It was always thus: in the late 1950s, after the launching of Sputnik; in the early 1980s, after publication of the federal report A Nation at Risk, which warned that the failures of the nation's schools were about to undermine America's ability to compete economically; in 1989, when President George Bush and the nation's governors initiated what came to be called Goals 2000, pledging to make this country the world leader in education by the year 2000; in 1993, when President Bill Clinton and a Democratic Congress followed that up with legislation to develop voluntary national standards in English, history, science, and other fields; and in 1995-1996, when that same effort collapsed in controversy and dispute over the standards that were produced.

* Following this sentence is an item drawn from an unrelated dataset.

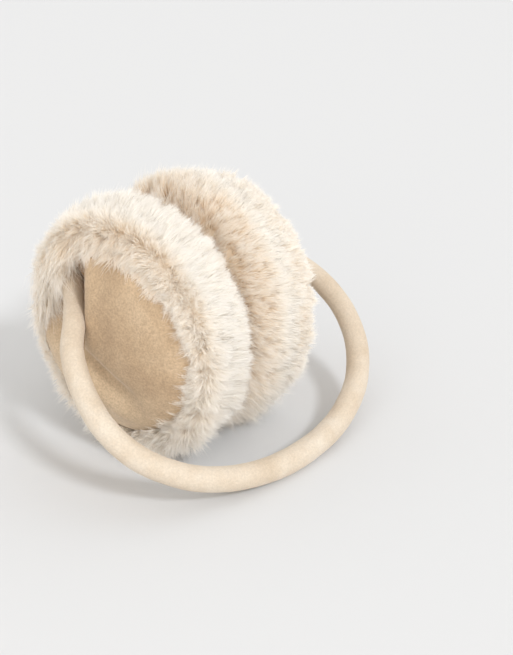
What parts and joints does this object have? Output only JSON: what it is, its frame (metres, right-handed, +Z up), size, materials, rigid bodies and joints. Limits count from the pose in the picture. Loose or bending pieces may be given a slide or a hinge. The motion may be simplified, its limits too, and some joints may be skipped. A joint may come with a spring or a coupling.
{
  "type": "fur earmuffs",
  "caption": "Earmuffs with thick fur cups, padded suede discs on their outer faces and a padded suede tube headband, lying on a flat surface.",
  "frame": {"origin": "centre of the bounding box's base, on the surface that the earmuffs lie on", "axes": "+X from the left cup to the right cup, +Y from the headband's front to the back of the cups, +Z up"},
  "size_m": [0.1647, 0.1432, 0.1174],
  "materials": {
    "headband": "brushed suede cloth",
    "suede_disc": "brushed suede cloth",
    "fur": "deep plush fur"
  },
  "bodies": {
    "root": {"headband": "headband", "suede_disc_left": "suede_disc", "suede_disc_right": "suede_disc", "fur_cup_left": "fur", "fur_cup_right": "fur"}
  },
  "joints": []
}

Now, as President Clinton is calling yet again for higher school standards, and for a program of national testing in reading and math, the same assumptions of crisis and failure that have fueled every other recent reform debate are being invoked. The debate is driven once again by our favorite myths: that there was once a golden age, an era when schools maintained rigorous academic standards, when all children learned, when few dropped out and most graduated on time; that sometime in the past generation or so (most commonly pegged to the 1960s) the system began to fall apart under a siege of social promotion, grade inflation, and progressive mush that is leaving America helpless against superior foreign education; and that the large amounts of new money that have gone to the schools in the past generation have largely been wasted. House Speaker Newt Gingrich and the University of California regent Ward Connerly, who spearheaded California's drive against race-based affirmative action, wrote in a recent op-ed piece,
The education bureaucracy won't concede that, despite spending trillions of dollars on education over the past 30 years, American children are further behind today. It doesn't want to admit that the S.A.T. scores of African-American children, which average 100 points less than the scores of white children, are the direct result of the current [Great Society] policies.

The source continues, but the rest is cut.